There were four large evaporators in each of two freezer penthouses. The air-return side of the coils showed a pretty thick frost and ice buildup along the edges between fan sections and all long the pans. I suggested that he turn off one of the units so we could also visually check the air-discharge side of the units. These units had ductwork that directed the air from the coil, down 90 degrees through the penthouse grating to horizontal ductwork within the room. Each fan section had a fairly easily accessible panel opening to access the fan motors and to see the discharge side of the coil.

Upon opening the access panel and looking inside, I turned to the operator and said I think we have a problem. There was a large buildup of what I call “hoar” frost over a large portion of the discharge-air side of the coil, which extended several inches toward the fan. The operator looked in there and said, “Oh man!” (Well, he might have used other words). We checked several other coils and found a similar condition, including the units in the ice cream penthouse.

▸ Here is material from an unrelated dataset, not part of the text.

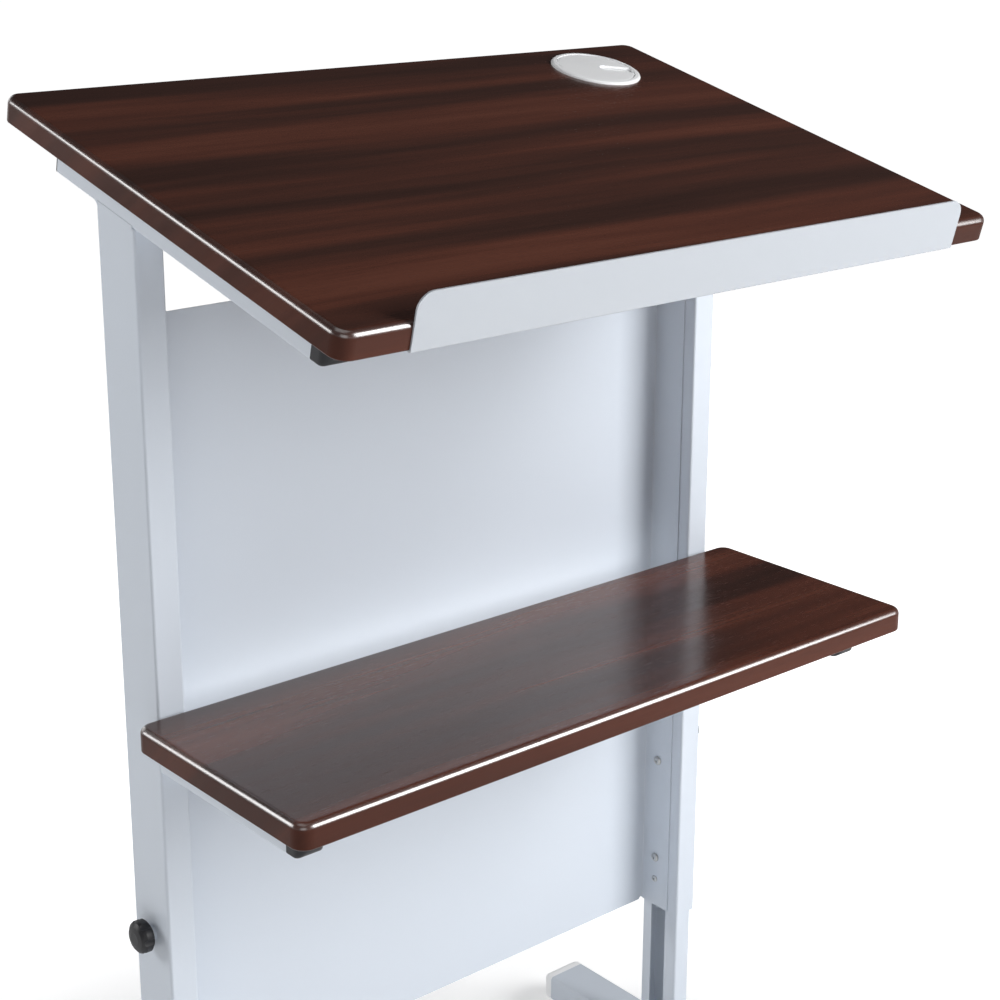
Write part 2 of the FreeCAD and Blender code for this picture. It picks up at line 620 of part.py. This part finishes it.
def knob_head(start):
    """A lobed, domed grip that turns about X."""
    blank = [
        (0, 0),
        (7.0, 0),
        (7.0, 1.0),
        (KNOB_RADIUS - 2.0, 1.0),
        (KNOB_RADIUS, 3.0),
        (KNOB_RADIUS, 8.5),
        (KNOB_RADIUS - 1.2, 11.0),
        (KNOB_RADIUS - 4.0, 13.0),
        (KNOB_RADIUS - 9.0, KNOB_THICKNESS),
        (0, KNOB_THICKNESS),
    ]
    grip = revolve(blank, start, X_AXIS)
    scallops = []
    for step in range(KNOB_LOBES):
        turn = 2 * math.pi * (step + 0.5) / KNOB_LOBES
        place = start + V(-PAST, KNOB_SCALLOP_AT * math.sin(turn), KNOB_SCALLOP_AT * math.cos(turn))
        scallops.append(rod(place, X_AXIS, KNOB_SCALLOP_R, KNOB_THICKNESS + 2 * PAST))
    return grip.cut(scallops)


def build_locks():
    def coaxial(start_x, radius, length):
        """A rod on the knob's own line."""
        return rod(V(start_x, UPRIGHT_Y, KNOB_Z), X_AXIS, radius, length)

    wall_inside_x = UPRIGHT_OUTER_X - TUBE_WALL
    boss_length = TUBE_WALL + BOSS_PROUD
    boss = coaxial(wall_inside_x, BOSS_RADIUS, boss_length)
    boss = boss.cut(coaxial(wall_inside_x - PAST, STUD_RADIUS + RUNNING_GAP, boss_length + 2 * PAST))

    pad_x = UPRIGHT_OUTER_X - LEG_INSET + CLAMP_PAD_GAP
    pad = coaxial(pad_x, STUD_RADIUS - RUNNING_GAP, CLAMP_PAD_LENGTH)
    pad = pad.makeFillet(STUD_RADIUS / 10, edges_in_plane(pad, X_AXIS, pad_x))

    washer_x = UPRIGHT_OUTER_X + BOSS_PROUD + WASHER_GAP
    washer = coaxial(washer_x, WASHER_RADIUS, WASHER_THICKNESS)
    washer = washer.cut(coaxial(washer_x - PAST, STUD_RADIUS + PRESS_GAP, WASHER_THICKNESS + 2 * PAST))

    head_x = washer_x + WASHER_THICKNESS
    stud_x = pad_x + CLAMP_PAD_LENGTH
    stud = coaxial(stud_x, STUD_RADIUS, head_x + STUD_IN_KNOB - stud_x)
    head = knob_head(V(head_x, UPRIGHT_Y, KNOB_Z)).cut(stud)
    for side, place in (("right", lambda shape: shape), ("left", mirrored)):
        put(side + "_lock_boss", place(boss))
        put(side + "_clamp_pad", place(pad))
        put(side + "_knob_stud", place(stud))
        put(side + "_knob_washer", place(washer))
        put(side + "_knob", place(head))


# ---- Base --------------------------------------------------------------------------------------------


def foot_cap(face_y, outward):
    nose_span = sorted((face_y, face_y + outward * FOOT_CAP))
    nose = bar(FOOT_SPAN_X, nose_span, FOOT_SPAN_Z, Y_AXIS, FOOT_RADIUS)
    nose = nose.makeFillet(FOOT_CAP_NOSE_RADIUS, edges_in_plane(nose, Y_AXIS, face_y + outward * FOOT_CAP))
    plug_span = sorted((face_y, face_y - outward * FOOT_CAP_PLUG))
    clearance = FOOT_WALL + SLIDING_GAP
    plug_x = inset(FOOT_SPAN_X, clearance)
    plug_z = inset(FOOT_SPAN_Z, clearance)
    plug = bar(plug_x, plug_span, plug_z, Y_AXIS, FOOT_RADIUS - FOOT_WALL)
    return nose.fuse(plug).removeSplitter()


def build_base():
    tube_y = (FOOT_FRONT_Y + FOOT_CAP, FOOT_BACK_Y - FOOT_CAP)
    foot = tube(FOOT_SPAN_X, tube_y, FOOT_SPAN_Z, Y_AXIS, FOOT_WALL, FOOT_RADIUS)

    pads = []
    pad_screws = []
    for y in (FOOT_FRONT_Y + PAD_INSET, FOOT_BACK_Y - PAD_INSET):
        profile = [
            (0, 0),
            (PAD_RADIUS - 2, 0),
            (PAD_RADIUS, 2),
            (PAD_RADIUS - 2, PAD_HEIGHT),
            (0, PAD_HEIGHT),
        ]
        pad = revolve(profile, V(TUBE_X, y, 0), Z_AXIS)
        pad = pad.cut(rod(V(TUBE_X, y, -PAST), Z_AXIS, PAD_BORE_R, PAD_SCREW_SEAT_Z + PAST))
        screw = pan_screw(V(TUBE_X, y, PAD_SCREW_SEAT_Z), Z_AXIS, **PAD_SCREW)
        pads.append(pad.cut(screw))
        pad_screws.append(screw)

    plate_y = (UPRIGHT_FRONT_Y - 2 * PLATE_BOLT_OVERHANG, UPRIGHT_BACK_Y + 2 * PLATE_BOLT_OVERHANG)
    plate_x = inset(FOOT_SPAN_X, PLATE_INSET)
    plate = bar(plate_x, plate_y, (FOOT_TOP_Z, LEG_BOTTOM_Z), Z_AXIS, PLATE_CORNER)
    bolt_y = inset(plate_y, PLATE_BOLT_OVERHANG)
    plate_bolts = [pan_screw(V(TUBE_X, y, LEG_BOTTOM_Z), -Z_AXIS, **BASE_BOLT) for y in bolt_y]
    plate = plate.cut(plate_bolts)

    bracket_x = (FOOT_SPAN_X[0] - BRACKET, FOOT_SPAN_X[0])
    bracket_y = (UPRIGHT_Y - BRACKET_REACH, UPRIGHT_Y + BRACKET_REACH)
    bracket_z = inset(FOOT_SPAN_Z, 1)
    bracket = bar(bracket_x, bracket_y, bracket_z, X_AXIS, BRACKET_CORNER)
    middle_z = PAD_HEIGHT + FOOT_HEIGHT / 2
    bracket_bolts = [
        pan_screw(V(bracket_x[0], y, middle_z), X_AXIS, **BASE_BOLT)
        for y in inset(bracket_y, BRACKET_BOLT_INSET)
    ]
    bracket = bracket.cut(bracket_bolts)
    bar_y = (UPRIGHT_Y - CROSSBAR_DEPTH / 2, UPRIGHT_Y + CROSSBAR_DEPTH / 2)
    bar_z = (middle_z - CROSSBAR_HEIGHT / 2, middle_z + CROSSBAR_HEIGHT / 2)
    crossbar = tube((-bracket_x[0], bracket_x[0]), bar_y, bar_z, X_AXIS, FOOT_WALL, CROSSBAR_RADIUS)
    foot = foot.cut(pad_screws + plate_bolts + bracket_bolts)

    for side, place in (("right", lambda shape: shape), ("left", mirrored)):
        put(side + "_foot", place(foot))
        put(side + "_foot_caps", [place(foot_cap(tube_y[0], -1)), place(foot_cap(tube_y[1], 1))])
        put(side + "_leg_plate", place(plate))
        put(side + "_crossbar_bracket", place(bracket))
    put("crossbar", crossbar)
    put("foot_pads", both_sides(pads))
    put("foot_pad_screws", both_sides(pad_screws))
    put("leg_plate_bolts", both_sides(plate_bolts))
    put("crossbar_bolts", both_sides(bracket_bolts))


# ---- Build and write ---------------------------------------------------------------------------------


def main():
    build_sliding_frame()
    build_panel()
    build_document_stop()
    build_grommet()
    build_legs()
    build_locks()
    build_base()
    os.makedirs("parts", exist_ok=True)
    for name, shape in nodes.items():
        shape.exportStep("parts/" + name + ".step")
    whole = Part.makeCompound(list(nodes.values())).BoundBox
    print(len(nodes), "nodes, box", whole)


main()
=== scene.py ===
import json
import math

import bmesh
import bpy
from mathutils import Matrix, Vector


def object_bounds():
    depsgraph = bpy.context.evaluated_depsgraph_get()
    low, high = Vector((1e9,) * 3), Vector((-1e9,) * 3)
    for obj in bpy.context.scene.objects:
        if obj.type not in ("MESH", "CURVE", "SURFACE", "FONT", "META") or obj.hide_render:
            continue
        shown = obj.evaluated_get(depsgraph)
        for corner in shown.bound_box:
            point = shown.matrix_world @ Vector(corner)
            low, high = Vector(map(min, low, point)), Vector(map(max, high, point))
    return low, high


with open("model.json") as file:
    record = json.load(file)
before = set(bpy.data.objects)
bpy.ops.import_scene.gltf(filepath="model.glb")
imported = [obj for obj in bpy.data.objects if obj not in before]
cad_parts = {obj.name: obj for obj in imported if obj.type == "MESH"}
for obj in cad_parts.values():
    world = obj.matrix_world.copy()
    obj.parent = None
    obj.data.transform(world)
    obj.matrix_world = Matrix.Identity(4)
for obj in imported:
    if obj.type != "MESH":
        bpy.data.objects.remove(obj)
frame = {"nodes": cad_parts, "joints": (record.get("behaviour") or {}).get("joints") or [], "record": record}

CAD_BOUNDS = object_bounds()


# ---- Shader nodes written as arithmetic ------------------------------------------------------------


class Value:
    """A number or vector carried by a node's output. Arithmetic on it adds Math nodes."""

    def __init__(self, finish, socket):
        self.finish = finish
        self.socket = socket

    def __add__(self, other):
        return self.finish.sum_of("ADD", self, other)

    __radd__ = __add__

    def __sub__(self, other):
        return self.finish.sum_of("SUBTRACT", self, other)

    def __rsub__(self, other):
        return self.finish.sum_of("SUBTRACT", other, self)

    def __mul__(self, other):
        return self.finish.sum_of("MULTIPLY", self, other)

    __rmul__ = __mul__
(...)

The solution was: One, do some immediate unit cleaning. Two, to make adjustments to the defrost sequence and timing, which eventually corrected the hoar-frosting problem. Fortunately, this problem was caught before it became a serious mess. This problem could have been discovered much earlier, but the operator had put all of his understanding of what was happening in the system to what he was observing at the HMI.

Lesson learned: Do not rely only on the information you see in your control system. This can be a very useful tool, but should be combined with regular, actual system observations by a refrigeration operator who is knowledgeable and trained in the operation of his system. Putting all your eggs in one basket will eventually end up with some cracked eggs.